I returned to the letters. Some I read and some I didn’t. Most I tossed but a handful I kept. Like, the letter from a childhood friend who committed suicide in her early twenties? That letter I put in the ‘keep’ pile. Same goes for a letter or two from my dad. I wanted those not for what he said but as a memory of what his handwriting looked like before he got sick.

“Wow,” I said with a chuckle as I started to read a multi-paged letter from our mother.


“Wait.” I exhaled. I paused. Then I returned my gaze to the beginning and started reading aloud.

I stopped after the first page, a page littered with accusations of atrocious grammar and a failure to adequately respect the people reading my correspondences. Sentence after sentence, I was chastised for a poorly written letter that was likely scribbled in ten seconds and used as a meal ticket. None of that mattered. This yellowed paper adorned with my mother’s elegant cursive dripped with disgust and disdain.

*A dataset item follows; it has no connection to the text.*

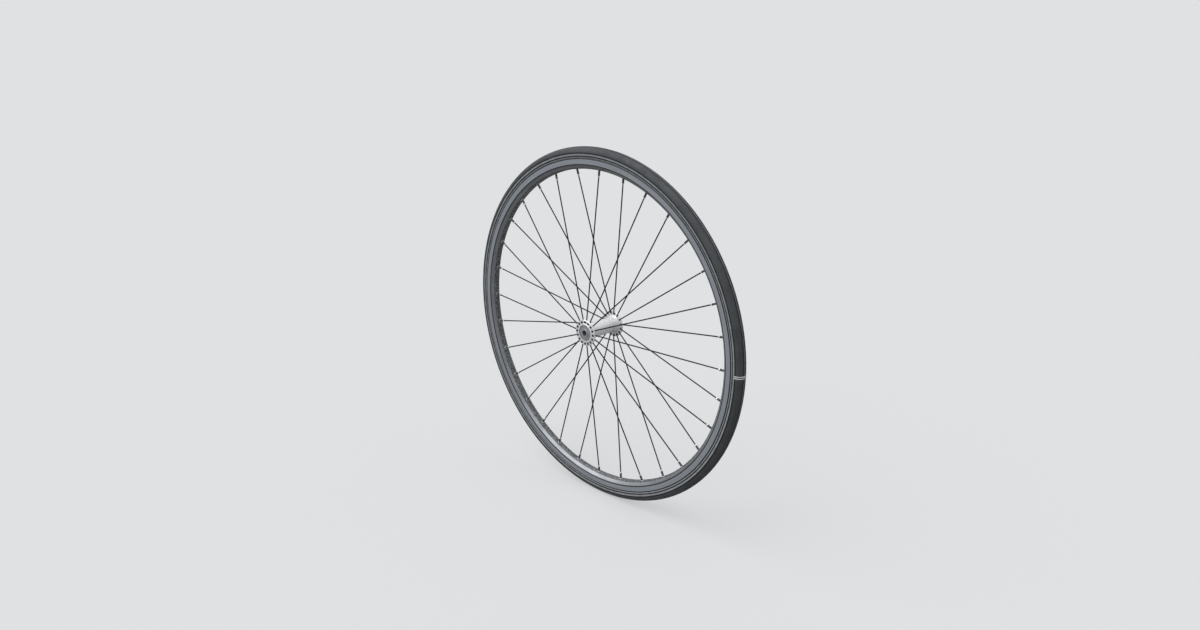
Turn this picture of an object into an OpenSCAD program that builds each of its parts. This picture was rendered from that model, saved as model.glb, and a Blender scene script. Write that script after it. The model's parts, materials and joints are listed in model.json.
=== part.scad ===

I looked up at Leslie. Tears poured from the corners of my eyes, stained my sun-kissed cheeks. I reached for the envelope and searched for the postage date. “I was eleven years old,” I sputtered between gasps for air.

“Don’t cry,” Leslie said as she came up behind me and offered a hug. “I hate seeing you hurt.”

And I hate being hurt. I hate that at thirty-eight, these words still sting like a slap whipping across my face. I hate that as a child I had no ability to challenge such unreasonable ridiculousness. And I hate that to this day, I’m trying to unravel the damage that was done.

“I’ll be okay,” I said as I folded the letter up and tucked it back in the faded envelope.

I closed my eyes and with my lips parted, I struggled to pull in one deep breath. Then another. And another after that, my only goal to calm myself down. Then I set the letter in the ‘keep’ pile and went back to the rest of my things.